APTMA emphasised that a well-governed energy market depends on regulatory discipline, where provisional tariffs are reconciled promptly with actual, prudently incurred costs. Delays extending up to a decade, it argued, undermine regulatory credibility. Regular reconciliation is not a procedural formality— it is the core mechanism ensuring integrity in pricing, preventing utilities from retaining excess recoveries, protecting consumers, and promoting efficiency.

According to correspondence from the Directorate General of Gas, the OGRA failed to conduct timely reconciliations and instead consolidated multiple years of differentials into a single recovery exercise, violating statutory principles of prudence, transparency, and prospective tariff setting.

The Law Division, in its reply dated August 27, 2025, declined to issue a definitive interpretation, citing that the issue of retrospective RLNG recovery was subjudice before superior courts. APTMA stated that this ambiguity underscores a lack of regulatory accountability in Pakistan’s gas pricing framework, warning that such mismanagement could accelerate deindustrialization, erode export competitiveness, and weaken employment and investment in the textile sector.

The APTMA’s intervention maintains that RLNG pricing must be cost-reflective, transparent, and prospective. Any retroactive revision of tariffs, it said, violates the OGRA Ordinance, distorts efficiency incentives, and unfairly penalises sectors that have already accounted for prior energy costs.

The association identified flaws in the RLNG actualisation process, particularly in the treatment of UFG. It said industrial consumers were being unfairly charged as if they were located in the most loss-prone sections of the gas network. UFG represents the volumetric difference between gas entering and exiting the system, and APTMA argued that these costs should be allocated based on actual loss patterns by class and pressure zone.

However, the OGRA currently applies a system-average UFG percentage to all consumers, regardless of network type or efficiency— a practice APTMA called “factually inaccurate and methodologically indefensible.” Industrial off-takers supplied through high-pressure, short, metered laterals, it said, typically experience technical losses below 3 percent, while system-average UFG rates range between 8.6 percent and 12.3 percent.

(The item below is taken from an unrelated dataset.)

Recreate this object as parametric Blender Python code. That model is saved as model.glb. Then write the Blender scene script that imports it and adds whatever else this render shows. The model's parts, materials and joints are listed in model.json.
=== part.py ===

Most UFG losses, APTMA noted, occur in low-pressure domestic distribution networks characterized by aging infrastructure, defective meters, and unauthorised use. OGRA’s own consultant reports confirm that elevated UFG levels are concentrated in retail distribution rather than industrial segments.

RLNG imports began in March 2015, when the government declared RLNG a petroleum product under the Petroleum Levy Ordinance, 1961. The Federal Government’s July 2015 and June 2016 policy guidelines required OGRA to determine RLNG prices monthly and perform timely true-ups. However, APTMA pointed out that nearly a decade later, temporary transitional measures remain in force, and no separate UFG benchmark for RLNG has been established—despite its cost being 2.5 to 3 times higher than indigenous gas.

The APTMA urged the OGRA to immediately implement a framework ensuring full transparency, verification, and publication of UFG and RLNG cost actualisation data. It recommended that OGRA: (i) publish audited UFG and RLNG cost data for FY 2015–2022, verified from its own records; (ii) disclose detailed Sales Metering Station (SMS)-wise datasets categorised by pressure and consumer class, including major industrial clusters such as Sundar, Sheikhupura, Faisalabad, Lahore, Gujranwala, and Sialkot; (iii) upload audited UFG accounts for all industrial-dominant SMSs on OGRA’s website; (iv) provide auditable numerical data for the 84-month RLNG period (March 2015–June 2022) with supporting documentation for all cost components; and (v) apply class-wise, pressure-based UFG benchmarks in all future tariff determinations to ensure cost-reflectivity and compliance with Sections 6 (2), 7, and 43B of the OGRA Ordinance, 2002.

The APTMA further emphasised that tariffs must be determined prospectively, with prompt true-ups in the following period. Where timetables have been missed, it is recommended that OGRA publish a corrective glide path with written justifications and maintain a transparent regulatory account showing inflows and outflows by cost head.

Concluding its intervention, the APTMA proposed specific corrective measures: (i) withdraw retrospective bills and refund any recoveries made;(ii) publish month-wise cost workbooks detailing every cost component including landed price, exchange settlements, re-gas tolls, and UFG loss allocators; (iii) enforce ring-fencing by excluding retail-network UFG from industrial tariffs; (iv) conduct prudence tests on emergency spot procurements and net recoveries against responsible parties; and (v) restore the true-up timetable to a monthly or quarterly basis, backed by audited data and a publicly accessible running balance.